Design of 3D-microstructured surfaces: (a) frustum ridge; (b) frustum pillar.

Some existing designs, such as spikes,¹⁸ may achieve large water contact angle (e.g. over 150° even over 160°). However, the fabrication of these designs is usually difficult to realize, or in low efficiency and expensive. The proposed design is simple and easy to be fabricated by ultra-precision machining and subsequent mass production by precision injection moulding. This approach is efficient and economic. Besides, a plastic injection plate with such designed microstructures can also have other functions, such as optical properties like reflectance or transparency. The disadvantage of such a design may not achieve as high water contact angle or superhydrophobicity as the other designs produced by chemical coatings, etc.

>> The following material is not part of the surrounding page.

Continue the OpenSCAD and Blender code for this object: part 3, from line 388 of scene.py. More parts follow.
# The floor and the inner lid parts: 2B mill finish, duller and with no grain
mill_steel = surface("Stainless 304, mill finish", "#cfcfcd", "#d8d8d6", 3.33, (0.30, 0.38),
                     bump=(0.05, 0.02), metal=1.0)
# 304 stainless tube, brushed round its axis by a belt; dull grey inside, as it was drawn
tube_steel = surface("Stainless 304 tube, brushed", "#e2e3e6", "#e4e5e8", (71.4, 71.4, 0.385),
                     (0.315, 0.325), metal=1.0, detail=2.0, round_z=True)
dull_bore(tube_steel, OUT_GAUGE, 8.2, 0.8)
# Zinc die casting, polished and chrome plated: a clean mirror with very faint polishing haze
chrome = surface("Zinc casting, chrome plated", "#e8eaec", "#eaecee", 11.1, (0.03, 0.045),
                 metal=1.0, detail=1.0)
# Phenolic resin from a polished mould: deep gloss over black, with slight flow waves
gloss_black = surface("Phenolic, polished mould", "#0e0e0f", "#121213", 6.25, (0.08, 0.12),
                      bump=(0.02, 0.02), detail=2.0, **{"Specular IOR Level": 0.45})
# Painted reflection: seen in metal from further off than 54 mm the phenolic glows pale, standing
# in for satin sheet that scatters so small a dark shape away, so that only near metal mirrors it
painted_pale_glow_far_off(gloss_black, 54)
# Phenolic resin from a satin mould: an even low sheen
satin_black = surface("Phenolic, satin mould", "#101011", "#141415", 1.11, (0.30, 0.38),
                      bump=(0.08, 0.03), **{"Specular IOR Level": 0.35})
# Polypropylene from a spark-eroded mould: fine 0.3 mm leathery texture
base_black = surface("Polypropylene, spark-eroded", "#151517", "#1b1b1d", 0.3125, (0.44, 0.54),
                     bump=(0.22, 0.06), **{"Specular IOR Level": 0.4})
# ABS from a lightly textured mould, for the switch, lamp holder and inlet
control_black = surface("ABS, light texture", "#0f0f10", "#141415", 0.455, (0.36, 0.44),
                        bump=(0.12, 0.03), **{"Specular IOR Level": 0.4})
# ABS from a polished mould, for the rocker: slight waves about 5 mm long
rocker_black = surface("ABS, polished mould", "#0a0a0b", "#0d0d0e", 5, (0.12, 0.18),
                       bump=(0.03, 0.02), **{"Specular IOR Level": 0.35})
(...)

The designed frustum ridge is similar to a flat V-groove, and the geometrical feature is defined with four parameters that include: top width of the groove (clearance), $c$ (µm); top width of the ridge, $s$ (µm); ridge height, $h$ (µm); and ridge inclination angle, $α$ (°). For the analysis in the coming section, parameters $B = c / h$ , $C = s / h$ and $D = B / C$ are employed. The frustum pillar microstructure also has the four geometrical parameters, but in a cross direction configuration as shown in Figure 3(b). In other words, a frustum ridge is periodically repeated in one direction, while a frustum pillar is in two crossing directions. The dashed rectangle shows the microstructure in one periodicity. In the following section, only one such periodical structure is employed for the theoretical analysis.

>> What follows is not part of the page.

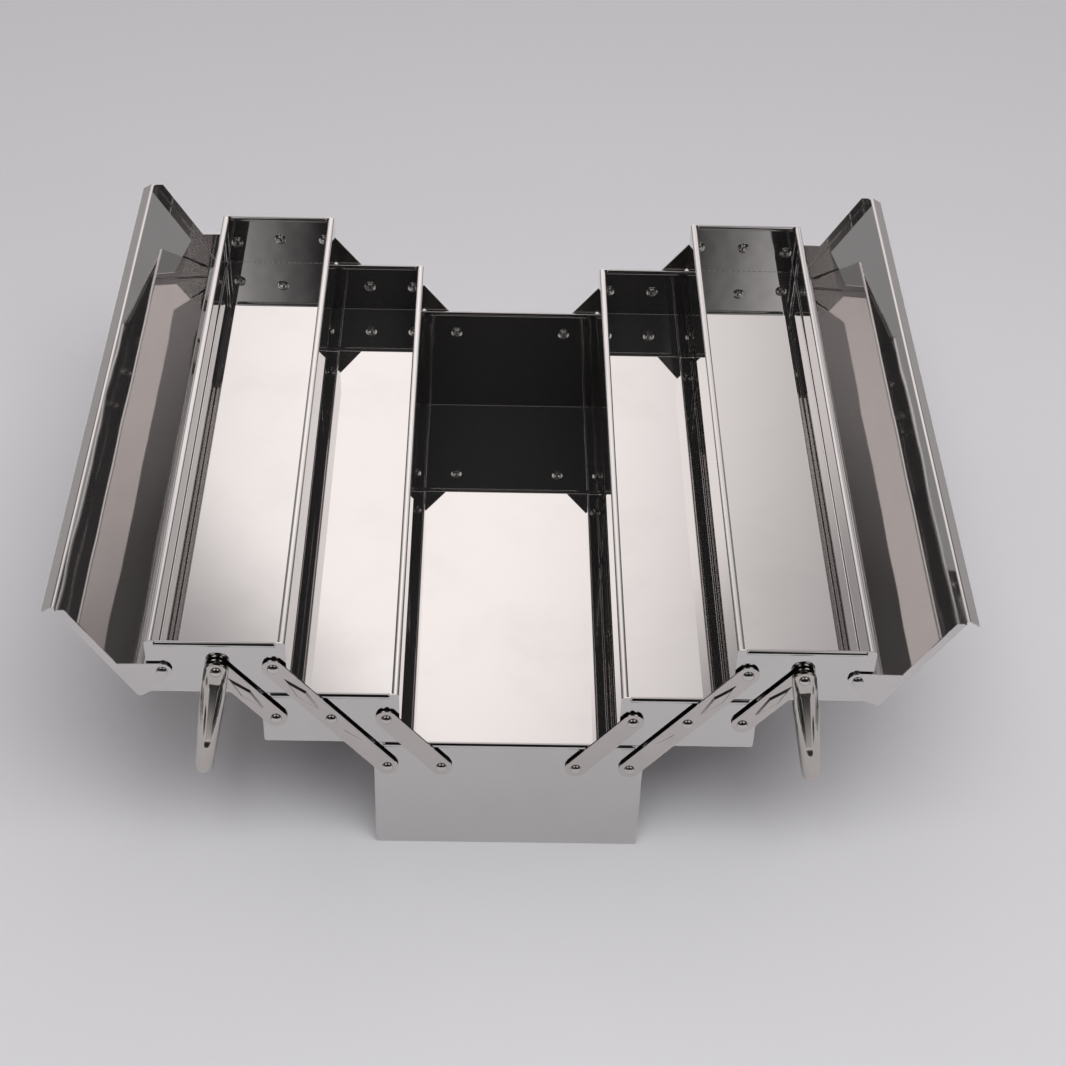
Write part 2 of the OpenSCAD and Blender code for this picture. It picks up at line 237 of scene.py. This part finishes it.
def upright(left, right, y, low, high):
    """The corners of an upright card across the view."""
    return [(left, y, low), (right, y, low), (right, y, high), (left, y, high)]


def flat(left, right, near, far):
    """The corners of a card lying just over the ground."""
    return [(left, near, ground), (right, near, ground), (right, far, ground),
            (left, far, ground)]


def screens(tree, aside, depth, height):
    """Dark in the middle, a screen from 0.3 to 1.5 metres aside, dark below and above it."""
    across = maths(tree, "MULTIPLY", smooth_step(tree, aside, 0.30, 0.72, black, 1.25),
                   smooth_step(tree, aside, 1.1, 1.5, 1.0, 0.42))
    level = maths(tree, "MULTIPLY", smooth_step(tree, height, 0.8, 1.2),
                  smooth_step(tree, height, 2.4, 3.0, 1.0, 0.0))
    return maths(tree, "MAXIMUM", maths(tree, "MULTIPLY", across, level), black)


def paper_end(tree, aside, depth, height):
    """As pale as the paper at its edge, and soon dark toward the camera."""
    return smooth_step(tree, depth, paper_near - 0.12, paper_near, 0.03, 0.55)


def side_end(tree, aside, depth, height):
    """As pale as the paper beside the box, and soon dark outward."""
    return smooth_step(tree, aside, paper_aside, paper_aside + 0.10, 0.5, 0.03)


def far_paper(tree, aside, depth, height):
    """The paper behind the box, in weaker light the farther it is."""
    return smooth_step(tree, depth, 0.7, 1.05, 0.5, 0.3)


def fading(tree, aside, depth, height):
    """Pale toward the middle and dark toward the outside."""
    return smooth_step(tree, aside, 0.64, 1.05, 0.8, 0.15)


studio_card("camera_side", upright(-card_far, card_far, -card_far, ground, 6.0), screens)
studio_card("front_ground", flat(-card_far, card_far, -card_far, paper_near), paper_end)
studio_card("left_ground", flat(-card_far, -paper_aside, paper_near, 0.0), side_end)
studio_card("right_ground", flat(paper_aside, card_far, paper_near, 0.0), side_end)
studio_card("back_ground", flat(-3.0, 3.0, 0.7, 3.0), far_paper)
studio_card("left_grey", upright(-1.9, -0.66, 1.2, 0.62, 1.5), fading)
studio_card("right_grey", upright(0.66, 1.9, 1.2, 0.62, 1.5), fading)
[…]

Apparent contact angle analysis for the microstructures

The structures are simplified and modelled based on theoretical analysis, including Young’s equation¹⁹ and the findings of researchers Wenzel²⁰ and Cassie and Baxter.²¹ These three different contacts between water droplet and substrate are shown in Figure 4.

Figure 4.

Illustrations for different contact: (a) flat substrate (Young’s equation); (b) rough substrate (Wenzel contact); (c) rough substrate with air encapsulated (Cassie–Baxter contact).

Young’s equation for the equilibrium contact angle on flat homogeneous surface is given as

\cos θ_{e} = \frac{γ_{SV} - γ_{SL}}{γ}

(1)

where $θ_{e}$ is the equilibrium contact angle; $γ$ , $γ_{SV}$ , $γ_{SL}$ are the surface tensions at the liquid–vapour, solid–vapour and solid–liquid interfaces, respectively.

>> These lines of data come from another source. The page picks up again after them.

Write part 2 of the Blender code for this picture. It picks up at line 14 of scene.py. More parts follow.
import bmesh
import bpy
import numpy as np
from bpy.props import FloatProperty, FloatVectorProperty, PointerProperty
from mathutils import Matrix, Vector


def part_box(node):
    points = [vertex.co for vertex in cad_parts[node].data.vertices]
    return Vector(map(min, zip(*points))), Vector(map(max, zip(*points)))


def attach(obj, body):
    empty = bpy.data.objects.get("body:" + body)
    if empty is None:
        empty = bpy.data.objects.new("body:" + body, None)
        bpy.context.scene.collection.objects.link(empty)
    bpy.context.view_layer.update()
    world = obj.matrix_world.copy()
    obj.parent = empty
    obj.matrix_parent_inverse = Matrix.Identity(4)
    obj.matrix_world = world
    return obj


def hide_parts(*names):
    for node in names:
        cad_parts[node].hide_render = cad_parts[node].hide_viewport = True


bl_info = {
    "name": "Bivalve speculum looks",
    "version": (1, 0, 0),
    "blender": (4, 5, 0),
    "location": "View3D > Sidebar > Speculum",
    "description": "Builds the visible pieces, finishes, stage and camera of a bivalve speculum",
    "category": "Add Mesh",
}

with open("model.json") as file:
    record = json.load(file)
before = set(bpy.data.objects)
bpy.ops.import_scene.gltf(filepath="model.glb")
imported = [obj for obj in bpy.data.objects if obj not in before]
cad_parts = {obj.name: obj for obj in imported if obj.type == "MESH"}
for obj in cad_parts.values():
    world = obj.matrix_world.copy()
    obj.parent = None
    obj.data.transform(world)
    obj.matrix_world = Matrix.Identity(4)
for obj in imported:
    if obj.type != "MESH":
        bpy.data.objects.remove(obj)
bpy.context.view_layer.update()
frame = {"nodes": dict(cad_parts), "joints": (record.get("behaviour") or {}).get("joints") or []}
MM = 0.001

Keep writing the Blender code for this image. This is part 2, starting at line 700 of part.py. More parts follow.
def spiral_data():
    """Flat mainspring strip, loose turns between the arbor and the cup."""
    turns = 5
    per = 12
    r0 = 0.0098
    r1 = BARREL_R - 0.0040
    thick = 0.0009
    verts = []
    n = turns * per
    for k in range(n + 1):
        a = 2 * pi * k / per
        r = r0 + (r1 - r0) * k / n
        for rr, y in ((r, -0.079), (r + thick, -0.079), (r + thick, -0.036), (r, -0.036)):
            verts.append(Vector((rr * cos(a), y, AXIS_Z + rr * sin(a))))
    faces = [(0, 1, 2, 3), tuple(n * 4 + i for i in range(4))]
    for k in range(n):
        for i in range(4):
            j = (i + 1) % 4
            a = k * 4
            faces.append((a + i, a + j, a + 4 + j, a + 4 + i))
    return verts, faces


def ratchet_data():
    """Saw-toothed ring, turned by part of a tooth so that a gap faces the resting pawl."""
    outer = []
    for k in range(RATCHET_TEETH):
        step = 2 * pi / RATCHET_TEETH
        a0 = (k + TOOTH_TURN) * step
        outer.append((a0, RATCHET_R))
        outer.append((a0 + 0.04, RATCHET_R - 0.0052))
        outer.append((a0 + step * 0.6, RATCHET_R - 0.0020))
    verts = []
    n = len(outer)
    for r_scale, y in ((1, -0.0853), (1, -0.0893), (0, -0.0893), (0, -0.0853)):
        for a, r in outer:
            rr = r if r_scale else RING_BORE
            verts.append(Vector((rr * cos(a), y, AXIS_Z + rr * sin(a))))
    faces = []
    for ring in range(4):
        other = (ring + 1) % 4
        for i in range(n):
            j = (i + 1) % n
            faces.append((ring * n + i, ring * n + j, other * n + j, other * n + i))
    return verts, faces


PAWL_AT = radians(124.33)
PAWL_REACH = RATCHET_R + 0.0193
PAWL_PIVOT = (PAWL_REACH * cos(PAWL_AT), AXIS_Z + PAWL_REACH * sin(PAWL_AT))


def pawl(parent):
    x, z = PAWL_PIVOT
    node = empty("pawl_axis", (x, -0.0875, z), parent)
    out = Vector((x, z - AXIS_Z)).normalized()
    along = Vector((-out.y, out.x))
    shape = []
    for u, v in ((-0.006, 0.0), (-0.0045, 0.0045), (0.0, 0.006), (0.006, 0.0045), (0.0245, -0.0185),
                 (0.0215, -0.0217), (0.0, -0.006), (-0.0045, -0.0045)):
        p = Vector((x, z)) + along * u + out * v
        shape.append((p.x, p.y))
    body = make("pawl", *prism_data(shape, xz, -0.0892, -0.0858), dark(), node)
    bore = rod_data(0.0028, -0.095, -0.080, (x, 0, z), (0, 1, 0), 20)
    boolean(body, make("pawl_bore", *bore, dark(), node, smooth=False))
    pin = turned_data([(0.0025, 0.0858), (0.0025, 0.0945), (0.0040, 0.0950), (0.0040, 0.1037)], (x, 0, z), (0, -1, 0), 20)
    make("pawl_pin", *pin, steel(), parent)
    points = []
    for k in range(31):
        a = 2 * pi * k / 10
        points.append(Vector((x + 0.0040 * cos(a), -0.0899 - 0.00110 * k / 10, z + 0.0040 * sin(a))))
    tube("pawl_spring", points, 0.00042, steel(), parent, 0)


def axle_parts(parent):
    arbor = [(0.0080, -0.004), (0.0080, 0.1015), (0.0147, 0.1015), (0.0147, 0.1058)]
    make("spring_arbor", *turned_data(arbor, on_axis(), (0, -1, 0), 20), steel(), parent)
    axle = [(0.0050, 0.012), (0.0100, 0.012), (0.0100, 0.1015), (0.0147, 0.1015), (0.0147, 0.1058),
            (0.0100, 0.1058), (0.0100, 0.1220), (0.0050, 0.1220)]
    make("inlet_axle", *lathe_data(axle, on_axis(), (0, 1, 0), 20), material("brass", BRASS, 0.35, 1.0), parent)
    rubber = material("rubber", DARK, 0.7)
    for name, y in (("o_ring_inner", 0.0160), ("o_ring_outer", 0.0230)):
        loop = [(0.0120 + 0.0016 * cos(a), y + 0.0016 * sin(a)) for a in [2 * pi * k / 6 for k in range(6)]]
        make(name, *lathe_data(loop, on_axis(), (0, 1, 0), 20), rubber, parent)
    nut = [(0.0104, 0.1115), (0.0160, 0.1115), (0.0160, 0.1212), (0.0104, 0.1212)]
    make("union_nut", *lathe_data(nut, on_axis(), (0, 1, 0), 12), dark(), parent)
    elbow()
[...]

When wetted contact is used, Wenzel’s approach is given by

\cos θ_{r} = r \cos θ_{e}

(2)

while, when composite contact is used, Cassie’s approach is given by

\cos θ_{r} = f_{s} \cos θ_{e} + f_{s} - 1 = f_{s} (1 + \cos θ_{e}) - 1

(3)

In equations (2) and (3), $θ_{r}$ is the apparent contact angle; $θ_{e}$ is the equilibrium contact angle (ECA) of the liquid drop on a flat surface made of the surface material; $r$ is the ratio of the actual area of liquid–solid contact to the projected area on the horizontal plane; $f_{s}$ is the fraction of the area of the liquid–solid contact. The rigorous derivation of equations (1)–(3) can be referred by the researchers Whyman et al.²²

Water repellence on the surface is characterized by the apparent contact angle, or water contact angle, parameter $θ_{r}$ in equations (2) and (3). For a specific material, the ECA of the liquid drop on a flat surface made of the surface material ( $θ_{e}$ ) is deterministic. As a result, the contact ratio parameter ( $r$ or $f_{s}$ ) is critical for the apparent contact angle, which is determined by the geometrical features.

Frustum ridge

In the case of a wetted contact of a drop on the frustum ridge surface, Wenzel’s approach is applied. From Figure 3(a), contact ration is derived as

\begin{array}{l} r = (c - 2 h \cot α + s + 2 h \csc α) / (c + s) = 1 + + 2 h (\csc α - \cot α) / (c + s) \\ = 1 + 2 (\csc α - \cot α) / (c / h + s / h) = 1 + A / (B + C) \end{array}

(4)

where

{\begin{matrix} A = 2 (\csc α - \cot α) \\ B = c / h \\ C = s / h \end{matrix}

(5)

therefore, Wenzel’s approach is given by

\cos θ_{r} = r \cos θ_{e} = (1 + A / (B + C)) \cos θ_{e}

(6)

For a composite contact (water drop stands on the ridge), Cassie’s approach is applied, and the contact ratio is derived as

f_{s} = s / (c + s) = 1 / (1 + c / s) = 1 / (1 + D)

(7)

where

D = c / s

(8)

Hence, Cassie’s approach is given by

\cos θ_{r} = (1 / (1 + D)) (1 + \cos θ_{e}) - 1

(9)

By the observation of equations (5) and (8), the following relationship is obtained

D = c / s = B / C

(10)

Therefore, equation (9) can be expressed by

\cos θ_{r} = (1 / (1 + B / C)) (1 + \cos θ_{e}) - 1

(11)

Especially, when the top width of the ridge is equal to the bottom width of the groove, then

s = c - 2 h \cot α \Rightarrow c = s + 2 h \cot α

(12)

and then

r = 1 + 2 h \frac{\csc α - \cot α}{s + s + 2 h \cot α} = 1 + h \frac{\csc α - \cot α}{s + h \cot α} = 1 + \frac{\csc α - \cot α}{s / h + \cot α} = 1 + \frac{\csc α - \cot α}{C + \cot α}

(13)

Hence, Wenzel’s model is

\cos θ_{r} = r \cos θ_{e} = (1 + (\csc α - \cot α) / (C + \cot α)) \cos θ_{e}

(14)

Frustum pillar

Similar to the frustum ridge, in the case of a drop on the frustum pillar when Wenzel’s approach is applied, the contact ration is calculated as follows.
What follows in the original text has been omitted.